——以浙江省樂清市柳市鎮“以外調外”實踐為例
摘要:我國改革開放過程中形成的農民工群體是考察公民政治參與時不可忽略的重要階層。在已有的關于農民工政治參與研究中,普遍的觀點是當前農民工政治參與處于“邊緣化”狀態。但是,也有不少研究者看到農民工政治參與呈現出“中心化”的趨勢。本文在后者的基礎上,進一步討論在城鄉二元社會體制改革完成之前的相當長的時期內,農民工政治參與的制度化如何可能?農民工政治參與是同質的嗎?在制度化與非制度化的涇渭分明的界限之間是否有中間地帶?本文基于“行政吸納”理論,以溫州市L鎮“以外調外”制度為案例,回答了上述農民工政治參與的制度化建設問題。
一、問題的提出
政治參與是在政治的各個層次中意圖影響政治抉擇的公民的一切自愿活動。在本質上,它是一種公民權力的運用,是一種權力的再分配。我國改革開放過程中形成的農民工群體是考察公民政治參與時不可忽略的重要階層。

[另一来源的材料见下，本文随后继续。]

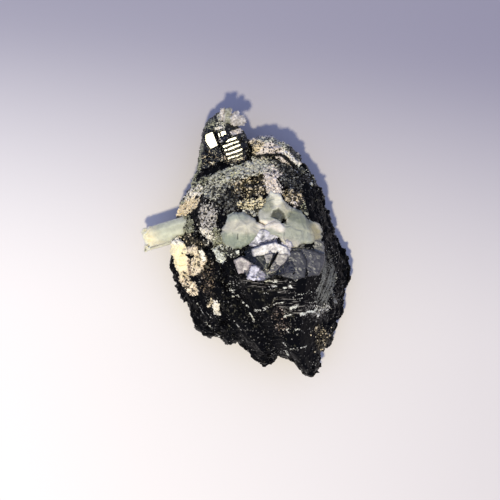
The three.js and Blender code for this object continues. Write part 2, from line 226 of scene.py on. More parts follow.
# Thin pale flakes lying along the steps and cracks, which also paint glints of light there: from,
# to, half width and strength.
FLAKES_AND_GLINTS = [
    ((3.9, -9.5), (6.9, -9.3), 0.26, 1), ((5.2, -10.7), (6.9, -10.4), 0.16, 0.9),
    ((8.8, -10.9), (10.4, -10.5), 0.2, 1), ((10.2, -9.4), (12, -9), 0.14, 0.5),
    ((-3.7, -13), (-2, -12.8), 0.18, 0.7), ((2, -16.5), (4.7, -15.7), 0.3, 0.5),
    ((9.9, -16.1), (12.3, -15.3), 0.26, 0.7), ((13.1, -17.3), (16.9, -16.5), 0.34, 0.9),
    ((9, -17.9), (10.6, -17.6), 0.28, 1), ((8.8, -21.2), (10.4, -20.9), 0.18, 0.9),
    ((9.6, -21.9), (12.8, -20.9), 0.12, 0.6), ((10.4, -26.2), (14.6, -25.4), 0.12, 0.6),
    ((9.4, -26.6), (9.9, -27.5), 0.22, 1), ((-1, -14.5), (0.2, -15.6), 0.16, 0.7),
    ((0.6, -17.2), (1.8, -19.2), 0.14, 0.7), ((8.5, -24.2), (10.4, -26.1), 0.14, 0.5),
    ((6.4, -14.9), (8.8, -14.4), 0.14, 0.7), ((12.4, -12.6), (15.6, -12), 0.14, 0.5),
    ((4, -12.2), (7.8, -11.8), 0.12, 0.4), ((11, -13.8), (13.6, -13.3), 0.1, 0.3),
    ((-4.6, -10.2), (-3.6, -12), 0.5, 0.4), ((14.4, -14.9), (17.4, -14.4), 0.2, 0.7),
    ((-10.6, -19.2), (-6.2, -24.2), 0.1, 0.3), ((-13.6, -13), (-9.8, -19.4), 0.1, 0.28),
    ((-12, -15), (-9, -18.4), 0.1, 0.25), ((-3.4, -19), (-1.6, -21.4), 0.1, 0.3),
]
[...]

所謂農民工是指戶籍仍在農村,進城務工和在當地或異地從事非農產業勞動6個月及以上的勞動者。本世紀以來,我國農民工數量一直穩定增長,到2016年已達2.82億人之多。長期以來,這一規模龐大的社會群體面臨著諸多經濟和社會問題的困擾,越來越多的農民工通過政治參與,維護自身合法的經濟、政治和文化等權益。研究和把握農民工政治參與的制度化建設,有利于維護農民工合法經濟權益和民主政治權利,推進社會和諧穩定。

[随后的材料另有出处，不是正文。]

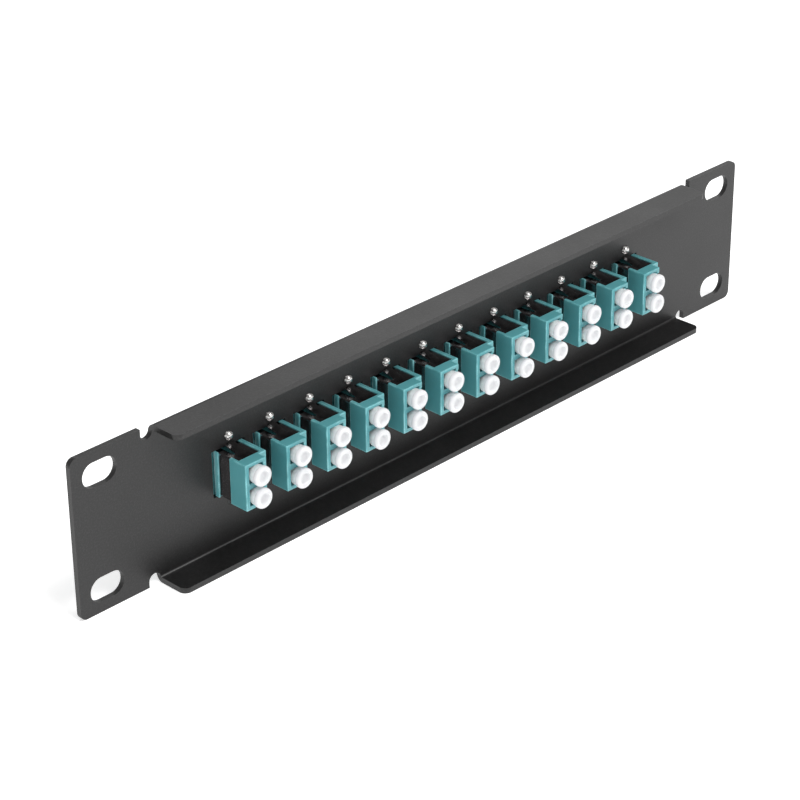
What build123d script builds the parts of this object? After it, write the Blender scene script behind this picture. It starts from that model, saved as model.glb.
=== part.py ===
from build123d import *
import os

# Ten inch rack patch panel, one unit high, loaded with duplex fibre adapters.
# Millimetres. X runs along the panel and Z is up. Y=0 is the face that meets the rack rails.
# The two flanges and one end of every adapter point towards -Y, into the rack.

# Rounds that repeat are drawn with a few flats, at their real size across the flats
screw_round_sides = 6
cap_round_sides = 12

# Panel sheet, folded from one steel blank
panel_width = 254.0
panel_height = 44.45
sheet_thickness = 1.5
panel_corner_radius = 2.0
flange_length = 203.0
flange_reach = 9.0
flange_corner_radius = 2.0
bend_inner_radius = 0.6
notch_width = 3.7
notch_depth = 3.4

# Slots for the rack screws, at the ten inch and one unit spacings
rack_slot_spacing_x = 236.5
rack_slot_spacing_z = 31.75
rack_slot_length = 10.6
rack_slot_width = 6.8

# Row of adapters
adapter_count = 12
adapter_pitch = 13.97
row_height = 0.5
row_offset = -0.4
cutout_clearance = 0.7

# Adapter housing, moulded plastic with the same reach on both sides of its flange
housing_width = 9.3
housing_height = 12.9
housing_reach = 12.6
mount_flange_height = 23.2
mount_flange_thickness = 2.0
mount_flange_corner_cut = 1.2
latch_step_width = 2.4
latch_step_depth = 2.5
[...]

從已有文獻來看,大部分關于農民工政治參與的研究都是從政治參與主體、政治參與渠道和政治參與方式等三個方面展開的。研究者普遍認為,從政治參與主體地位看,農民工與其他普通公民相比,是政治參與的體制性邊緣人、社會的第三元、漂泊的政治人、甚至無政治群體。從政治參與渠道看,與其政治參與主體地位相應,農民工政治參與深深地烙上了“邊緣化”的烙印。農民工在流出地(鄉村)的政治參與缺位,在流入地(城市)享受不到與城市居民同等的國民待遇,導致制度化政治參與的虛置化和真空化。從政治參與方式看,由于政治參與的制度需求與制度供給錯位、制度內參與渠道堵塞且參與成本較高,農民工政治參與渠道邊緣化在現實中的直接表現就是,非制度化參與成了農民工政治參與的主要方式,其特征是參與動機狹隘、參與手段極端、參與過程無序、參與效果差以及政治效能感低等。上述農民工政治參與研究的三個方面互為聯系不可孤立,它們形成的基本結論是,當前農民工政治參與處于一種“體制性邊緣化”狀態,它常以非制度化參與的方式表現出來,給維護社會和諧穩定帶來了不利影響。
“邊緣化”的觀點揭示了農民工政治參與的制度困境,并指出其根源在于城鄉二元社會體制。這是學界關于農民工政治參與狀況的主流看法。但是,在相同的城鄉二元社會體制背景下,也有不少研究者看到農民工政治參與呈現出其積極的一面。相關研究表明,近年來,農民工政治參與水平獲得較大提升,政治參與的意識和能力不斷增強,政治參與的權利逐步擴大。我國改革開放以來所特有的、與社會生活實際不相一致的農民工非常態政治參與模式,已經出現了向制度化常態政治參與模式轉換的新態勢,其具體表現就是參與從無序向有序方向發展、注重政治參與的實際效能、從個體化參與走向組織化參與、從非制度化參與走向制度化參與。農民工政治參與已有從邊緣走向中心的趨勢。這種觀點大體可以表達為農民工政治參與的“中心化”。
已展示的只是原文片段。